** Start Information supplied **

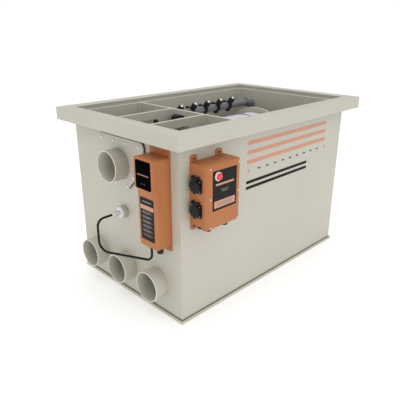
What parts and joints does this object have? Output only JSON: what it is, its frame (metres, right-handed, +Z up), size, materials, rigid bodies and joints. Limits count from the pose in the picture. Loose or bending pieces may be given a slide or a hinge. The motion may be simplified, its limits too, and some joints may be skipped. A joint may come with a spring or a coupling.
{
  "type": "pond drum filter",
  "caption": "Open-top welded tank with chambers, a screening drum rinsed by a spray bar, an ultraviolet lamp and wall-mounted control boxes, fed through pipe stubs.",
  "frame": {"origin": "centre of the base plate's underside", "axes": "+Y along the tank away from the pipe wall, +X towards the wall with the control box, +Z up"},
  "size_m": [0.7512, 1.1617, 0.694],
  "materials": {
    "tank_plastic": "satin polypropylene sheet, warm pale grey",
    "grey_pvc": "satin grey PVC",
    "bearing_plastic": "natural polyethylene",
    "seal_rubber": "black rubber",
    "stainless": "stainless steel",
    "black_plastic": "fine-grained black plastic",
    "motor_paint": "dull red-brown paint",
    "orange_plastic": "satin copper orange",
    "gloss_black": "gloss black window",
    "white_plastic": "white nylon",
    "clear_grey_plastic": "cloudy grey nylon",
    "quartz": "clear quartz",
    "red_plastic": "red button"
  },
  "bodies": {
    "tank": {"base_plate": "tank_plastic", "front_wall": "tank_plastic", "rear_wall": "tank_plastic", "left_wall": "tank_plastic", "right_wall": "tank_plastic", "rim_frame": "tank_plastic", "cross_divider": "tank_plastic", "left_divider": "tank_plastic", "right_divider": "tank_plastic", "inlet_stubs": "tank_plastic", "outlet_plate": "tank_plastic", "outlet_gasket": "seal_rubber", "outlet_screws": "stainless", "outlet_stub": "tank_plastic", "waste_pipe": "tank_plastic", "waste_trough": "tank_plastic", "drum_collar": "tank_plastic", "bearing_band": "bearing_plastic", "drum_seal": "seal_rubber", "drum_axle": "stainless", "axle_bracket": "tank_plastic", "motor_gearbox": "black_plastic", "motor_can": "motor_paint", "dark_screws": "black_plastic", "bar_bracket": "black_plastic", "spray_elbow": "grey_pvc", "riser_pipe": "grey_pvc", "rinse_pump": "black_plastic", "driver_back": "orange_plastic", "driver_housing": "orange_plastic", "driver_screen": "gloss_black", "cable_glands": "black_plastic", "lamp_socket": "tank_plastic", "lamp_ring": "white_plastic", "lamp_gland": "clear_grey_plastic", "quartz_sleeve": "quartz", "uv_lamp": "quartz", "lamp_cable": "seal_rubber", "control_tray": "orange_plastic", "control_cover": "orange_plastic", "cover_screws": "stainless", "button_ring": "white_plastic", "socket_bases": "black_plastic", "level_sensor": "black_plastic"},
    "drum": {"drum_near_ring": "tank_plastic", "drum_gear": "bearing_plastic", "drum_cage": "stainless", "drum_mesh": "stainless", "drum_end_disc": "tank_plastic", "drum_hub": "grey_pvc", "hub_bush": "bearing_plastic"},
    "drive": {"drive_pinion": "bearing_plastic", "motor_shaft": "stainless"},
    "sprayer": {"spray_bar": "grey_pvc", "spray_end_cap": "grey_pvc", "nozzle_clamps": "black_plastic", "spray_nozzles": "black_plastic"},
    "reset": {"reset_button": "red_plastic"},
    "upper_lid": {"upper_socket_lid": "black_plastic"},
    "lower_lid": {"lower_socket_lid": "black_plastic"}
  },
  "joints": [
    {"name": "drum_spin", "type": "hinge", "parent": "tank", "child": "drum", "pos_m": [0, 0.28, 0.428], "axis": [0, 1, 0], "continuous": true},
    {"name": "pinion_spin", "type": "hinge", "parent": "tank", "child": "drive", "pos_m": [-0.04, -0.19, 0.63823], "axis": [0, 1, 0], "continuous": true},
    {"name": "spray_swivel", "type": "hinge", "parent": "tank", "child": "sprayer", "pos_m": [-0.15, 0.38, 0.633], "axis": [0, 1, 0], "range_deg": [0, 95]},
    {"name": "reset_press", "type": "slide", "parent": "tank", "child": "reset", "axis": [-1, 0, 0], "range_m": [0, 0.004], "stiffness_N_per_m": 500},
    {"name": "upper_lid_hinge", "type": "hinge", "parent": "tank", "child": "upper_lid", "pos_m": [0.337, -0.459, 0.545], "axis": [-1, 0, 0], "range_deg": [0, 110]},
    {"name": "lower_lid_hinge", "type": "hinge", "parent": "tank", "child": "lower_lid", "pos_m": [0.337, -0.459, 0.46], "axis": [-1, 0, 0], "range_deg": [0, 110]}
  ],
  "couplings": [
    {"joint": "pinion_spin", "follows": "drum_spin", "ratio": -6.1333}
  ]
}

** End Information supplied **

# Task requirements:
Lines that hold the word "slide" are the ones to return, every one of them.

# Exercise solution:
What parts and joints does this object have? Output only JSON: what it is, its frame (metres, right-handed, +Z up), size, materials, rigid bodies and joints. Limits count from the pose in the picture. Loose or bending pieces may be given a slide or a hinge. The motion may be simplified, its limits too, and some joints may be skipped. A joint may come with a spring or a coupling.
    {"name": "reset_press", "type": "slide", "parent": "tank", "child": "reset", "axis": [-1, 0, 0], "range_m": [0, 0.004], "stiffness_N_per_m": 500},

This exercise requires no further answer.